━━━━━ COLLECTED DATA ━━━━━

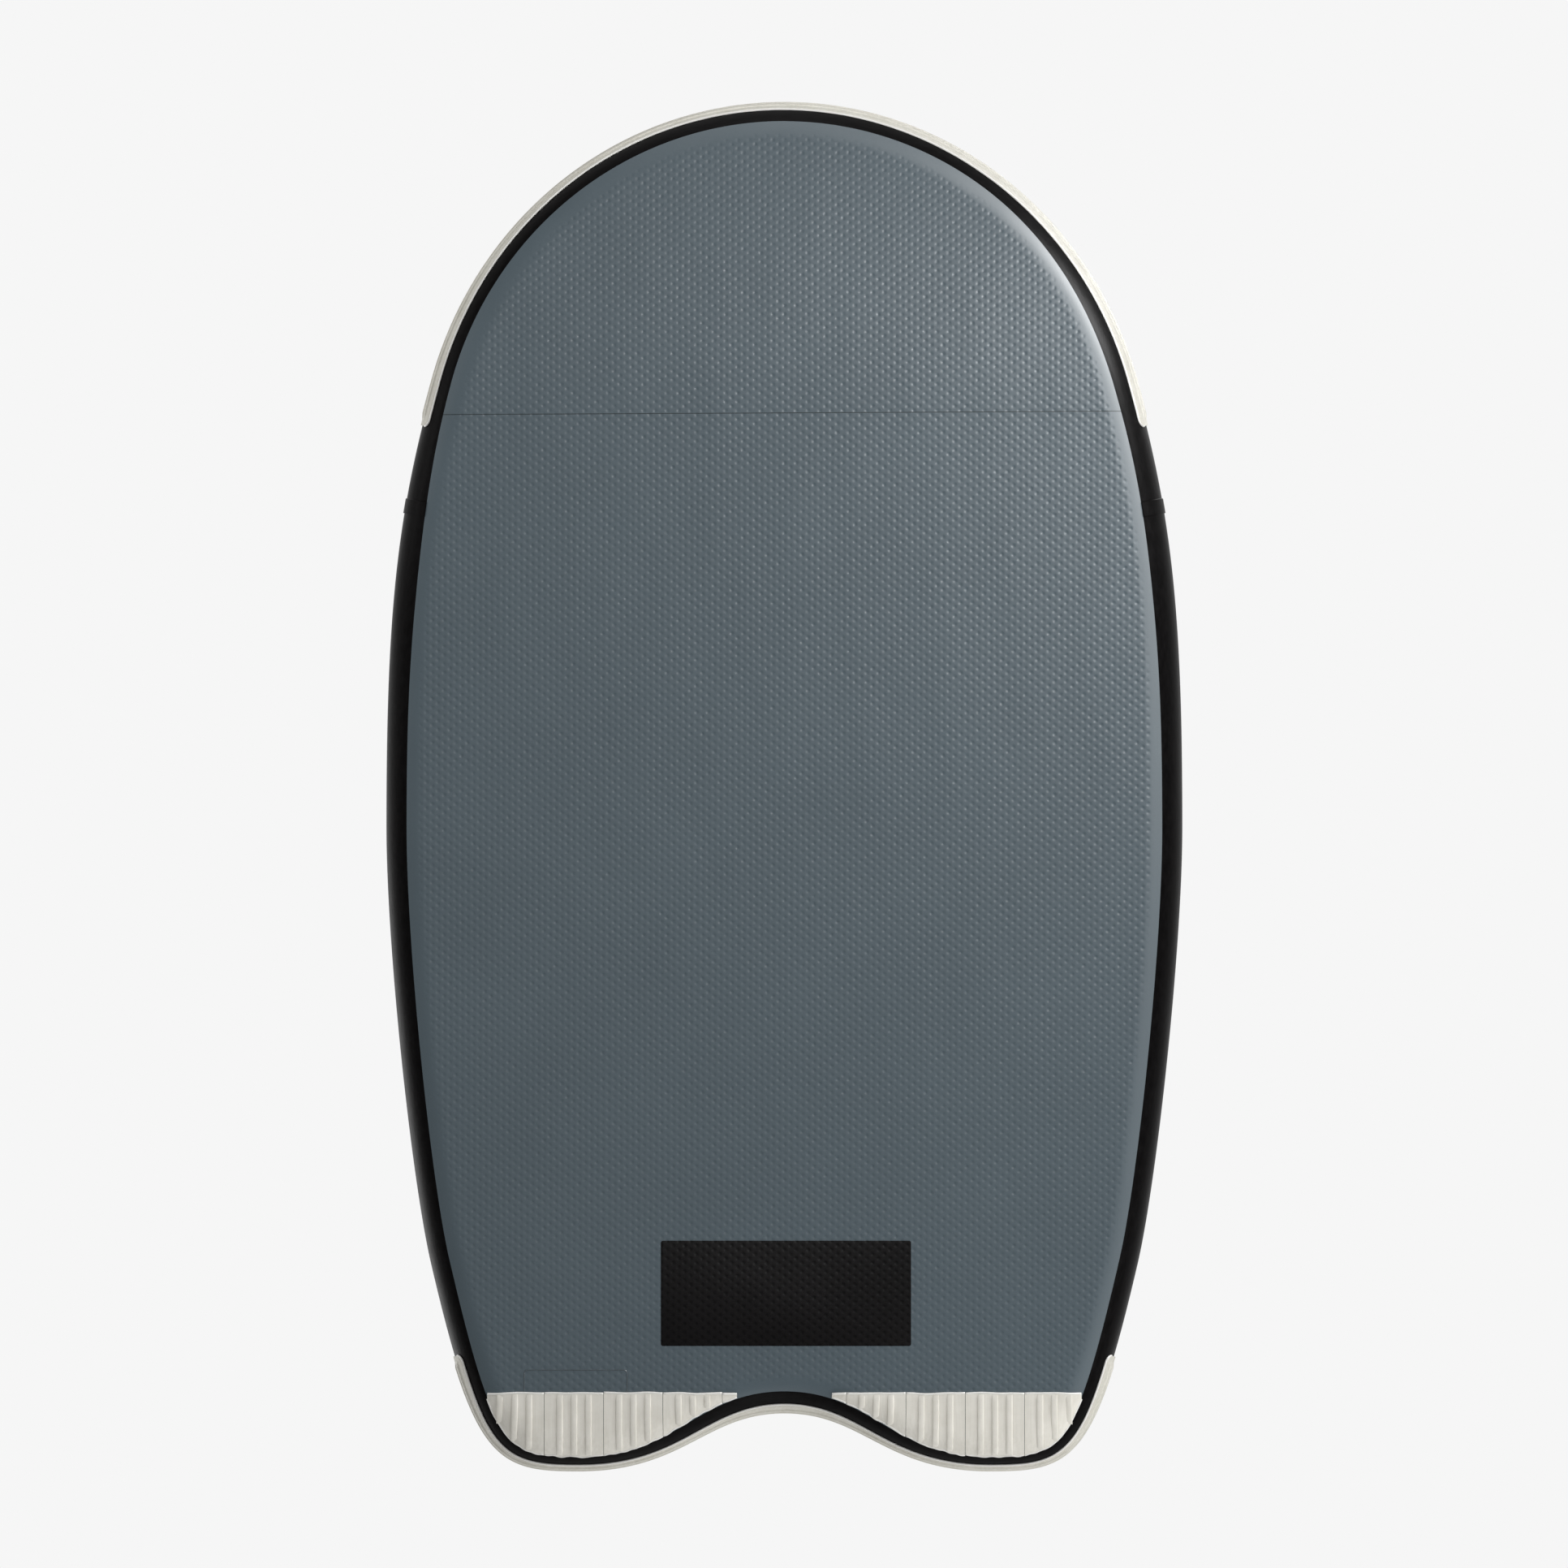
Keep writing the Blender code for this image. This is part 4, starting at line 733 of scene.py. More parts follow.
round_wire, swept_rib = wire_tree(), rib_tree()
# near-white beads along the strakes' lower edges and the strips' cut edges: a painted highlight of the light those
# edges catch
edge_highlight, tree, shader = finish("pale_edge_highlight", 0.40, specular=0.4)
tinted(tree, shader, (0.80, 0.79, 0.75), (0.92, 0.91, 0.88), speckle(tree, object_place(tree), 120.0, 3.0))
bumped(tree, shader, speckle(tree, object_place(tree), 500.0, 3.0), 0.0003)
bone = moulded_rubber("bone_rubber", (0.62, 0.60, 0.53), (0.72, 0.705, 0.64), (1.0, 1.0, 0.2))
foot, crest = RIB_FOOT / 2, RIB_CREST / 2
rib_side = [(-0.0004, foot), (0.0, foot), (RIB_HEIGHT * 0.82, crest + 0.0004), (RIB_HEIGHT, crest - 0.0005)]
rib_profile = closed_profile("rib_profile", [(x, -y) for x, y in rib_side] + rib_side[::-1])


def strake(name, runs, node):
    """One strake: its stock, its three ribs swept along the wall, and the bead along its lower edge."""
    places = rail_at(runs[(runs > runs[0] + RIB_SHORT) & (runs < runs[-1] - RIB_SHORT)])
    shapes = [strake_base(runs)]
    for k in (-1, 0, 1):
        angle = math.acos(-2 * RIB_PITCH * k / THICKNESS)
        line = on_board(places, *section(angle, RIB_SUNK - FIT - STRAKE_BASE))
        slope = math.atan2(math.cos(angle) * 2 / THICKNESS, math.sin(angle) / BULGE)
        shapes.append(grown([line], swept_rib, Profile=rib_profile, Taper=RIB_TAPER, Tilt=slope, Finish=bone))
    piece(name, joined(*shapes), bone, "strake", node, crease=30)
    # the bead along the lower edge is coloured near white: a painted highlight on that edge
    places, _, lower = strake_reach(runs)
    angle = np.arccos(2 * (lower + STRAKE_EDGE_BEAD * 0.8) / THICKNESS)
    edge = on_board(places, *section(angle, -FIT - STRAKE_EDGE_BEAD / 2))
    bead = grown([edge], round_wire, Radius=STRAKE_EDGE_BEAD, Finish=edge_highlight)
    piece(f"{name}_edge_bead", joined(bead), edge_highlight, "strake", crease=60)


nose_end, tail_end = run_at(NOSE_STRAKE_Y), run_at(TAIL_STRAKE_Y)
for end, start, stop in (("nose", -nose_end, nose_end), ("tail", tail_end, 2 * HALF_RUN - tail_end)):
    middle = np.linspace(start + STRAKE_CORNER, stop - STRAKE_CORNER, STRAKE_ROWS)
    runs = np.concatenate([start + CORNER_STEPS, middle, stop - CORNER_STEPS[::-1]])
    strake(f"{end}_strake", runs, f"rub_strake_{end}")

# The wear strips: lengths of the ribbed stock laid fore and aft side by side under each tail lobe, glued
# down and trimmed by hand along the black band, with a raised near-white bead along the cut edges that is a
# painted highlight of the light on those edges.

STRIPS = 5
STRIP_Y = 0.930
STRIP_WIDTH = 0.0909
STRIP_REACH = 0.459
STRIP_PROUD = 0.0017
STRIP_GAP = 0.0007
STRIP_ROWS, STRIP_COLUMNS = 14, 46
STRIP_SHORTEST, STRIP_RIB_SHORTEST = 0.004, 0.012
EDGE_BEAD = 0.0017
# the strips start out of line by up to a step, and their cut edges waver by a height, at so many waves a
# metre; the aft edge stops short of the band by a slack, which is more round one place: how much, where
# and over what reach
STRIP_STEP = 0.0012
FORE_WAVER, AFT_WAVER = (0.0020, 26.0), (0.0022, 75.0)
AFT_SLACK = 0.0012
MORE_SLACK = (0.0034, 0.13, 0.09)


def hull_point(x, y, proud):
    """Points on the hull's face at places in plan, standing out by a height."""
    whole = rail_at(np.arange(0.0, 2 * HALF_RUN, 0.004))
    gap = (x[:, None] - whole[None, :, 0]) ** 2 + (y[:, None] - whole[None, :, 1]) ** 2
    nearest = np.argmin(gap, axis=1)
    inset = np.sqrt(gap[np.arange(len(x)), nearest])
    angle = np.arcsin(np.clip(1 - inset / BULGE, 0.0, 1.0))
    out = -np.array([np.sin(angle) / BULGE, np.cos(angle) * 2 / THICKNESS])
    out /= np.linalg.norm(out, axis=0)
    plan = np.column_stack([x, y]) + whole[nearest, 2:4] * (out[0] * proud)[:, None]
    return np.column_stack([plan, BOTTOM + THICKNESS / 2 * (1 - np.cos(angle)) + out[1] * proud])


def trim_line():
    """Columns of X from the notch outwards, and the Y of the black band's edge under the port lobe there."""
    places = rail_at(np.linspace(HALF_RUN - 0.62, HALF_RUN, 500))
    edge = on_board(places, *section(band_edge(places), 0.0))
    order = np.argsort(edge[:, 0])
    return edge[order, 0], edge[order, 1]


TRIM_X, TRIM_Y = trim_line()


def waver(x, seed, size, waves):
    """A hand-made waver along a line."""
    return np.array([size * noise.noise(Vector((float(v) * waves, seed, 0.0))) for v in np.atleast_1d(x)])


def rim_of(rows):
    """The points round the edge of a sheet of rows."""
    return rows[0] + [row[-1] for row in rows[1:-1]] + rows[-1][::-1] + [row[0] for row in rows[-2:0:-1]]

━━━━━

» **WORK TO BE COMPLETED**:
Each line from the start of the listing above through the line containing "rib_side] + rib_side[::-1])" should be copied exactly, please, with no other lines added.

» **EXERCISE RESPONSE**:
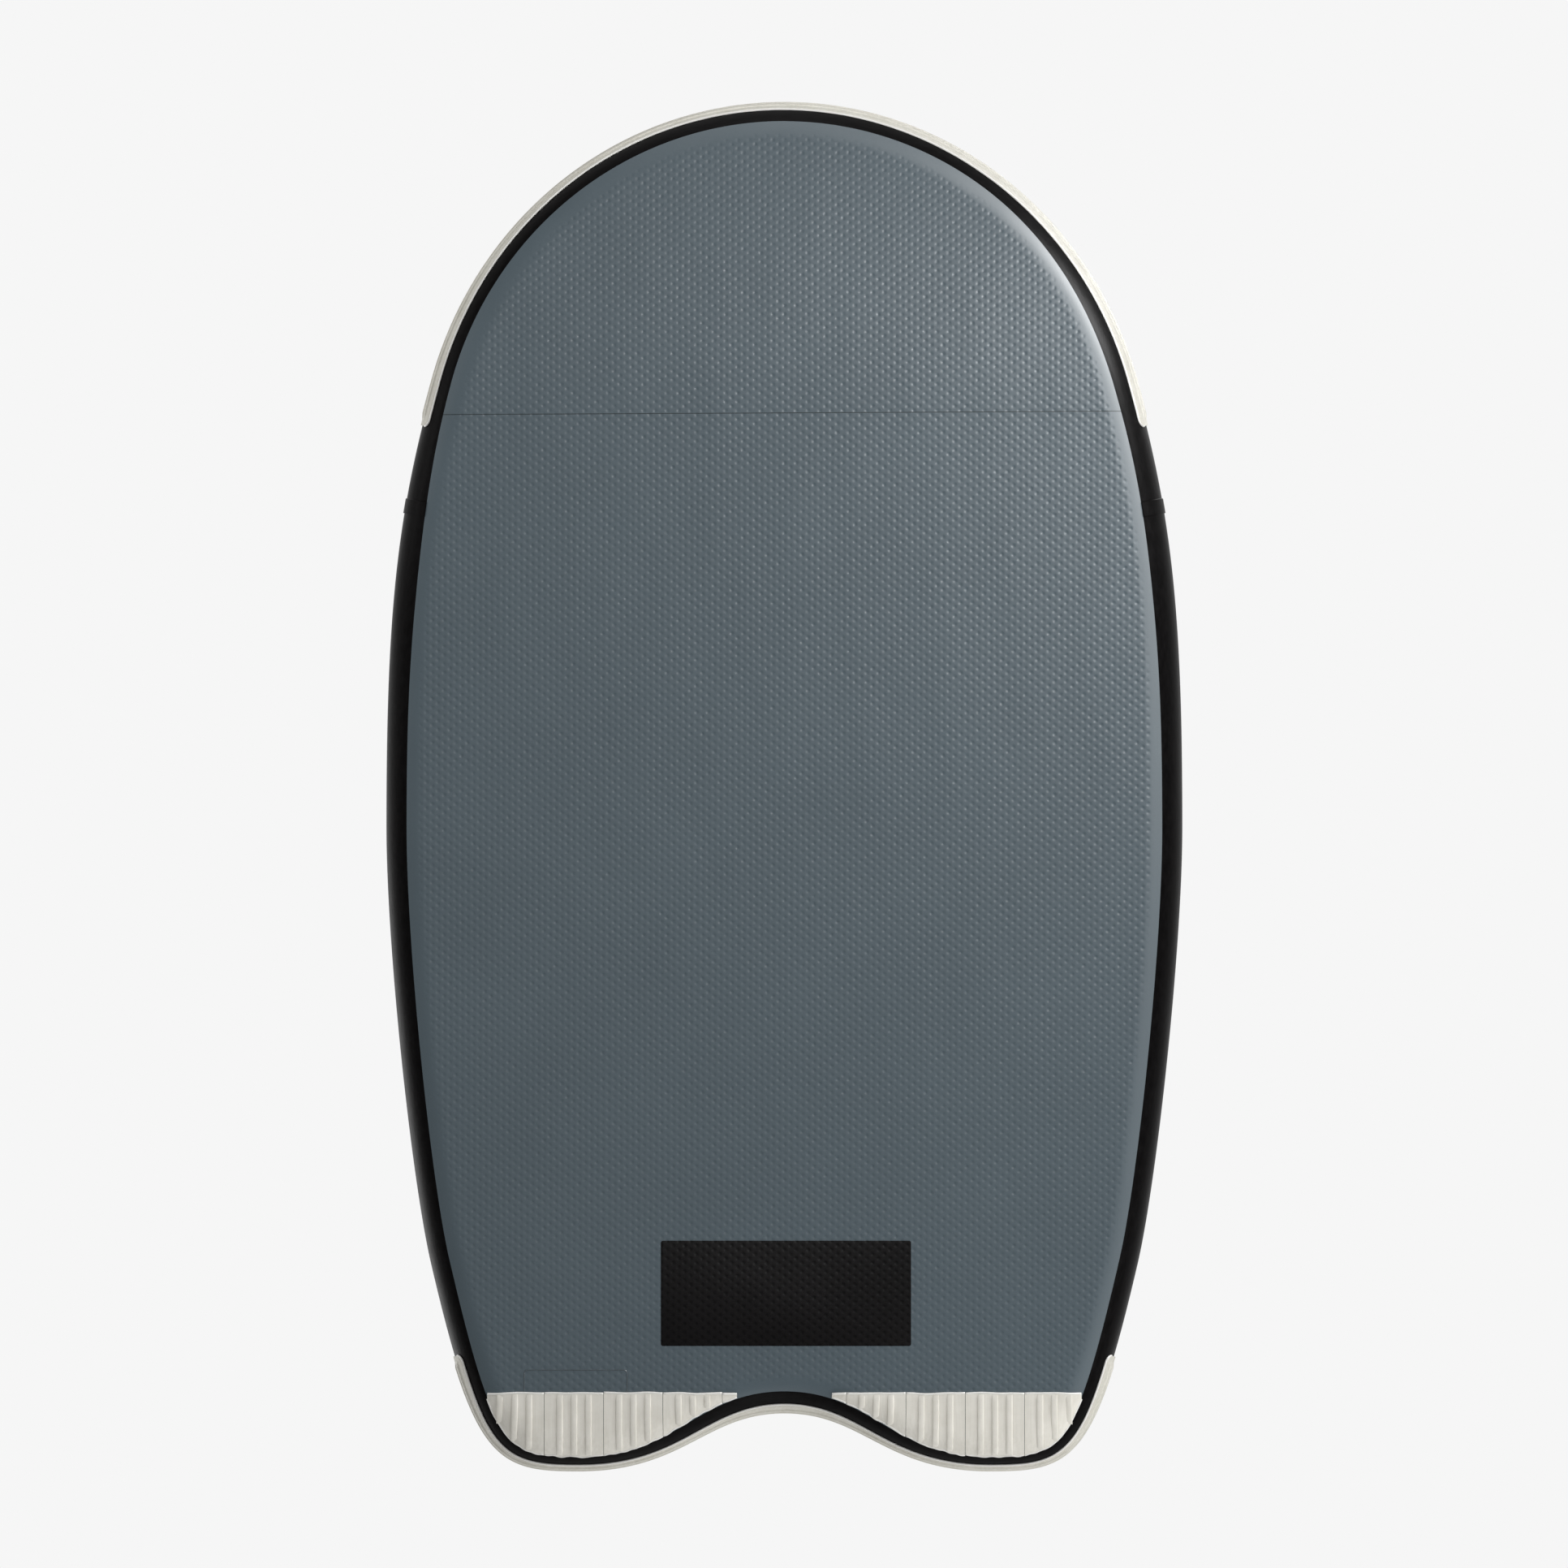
Keep writing the Blender code for this image. This is part 4, starting at line 733 of scene.py. More parts follow.
round_wire, swept_rib = wire_tree(), rib_tree()
# near-white beads along the strakes' lower edges and the strips' cut edges: a painted highlight of the light those
# edges catch
edge_highlight, tree, shader = finish("pale_edge_highlight", 0.40, specular=0.4)
tinted(tree, shader, (0.80, 0.79, 0.75), (0.92, 0.91, 0.88), speckle(tree, object_place(tree), 120.0, 3.0))
bumped(tree, shader, speckle(tree, object_place(tree), 500.0, 3.0), 0.0003)
bone = moulded_rubber("bone_rubber", (0.62, 0.60, 0.53), (0.72, 0.705, 0.64), (1.0, 1.0, 0.2))
foot, crest = RIB_FOOT / 2, RIB_CREST / 2
rib_side = [(-0.0004, foot), (0.0, foot), (RIB_HEIGHT * 0.82, crest + 0.0004), (RIB_HEIGHT, crest - 0.0005)]
rib_profile = closed_profile("rib_profile", [(x, -y) for x, y in rib_side] + rib_side[::-1])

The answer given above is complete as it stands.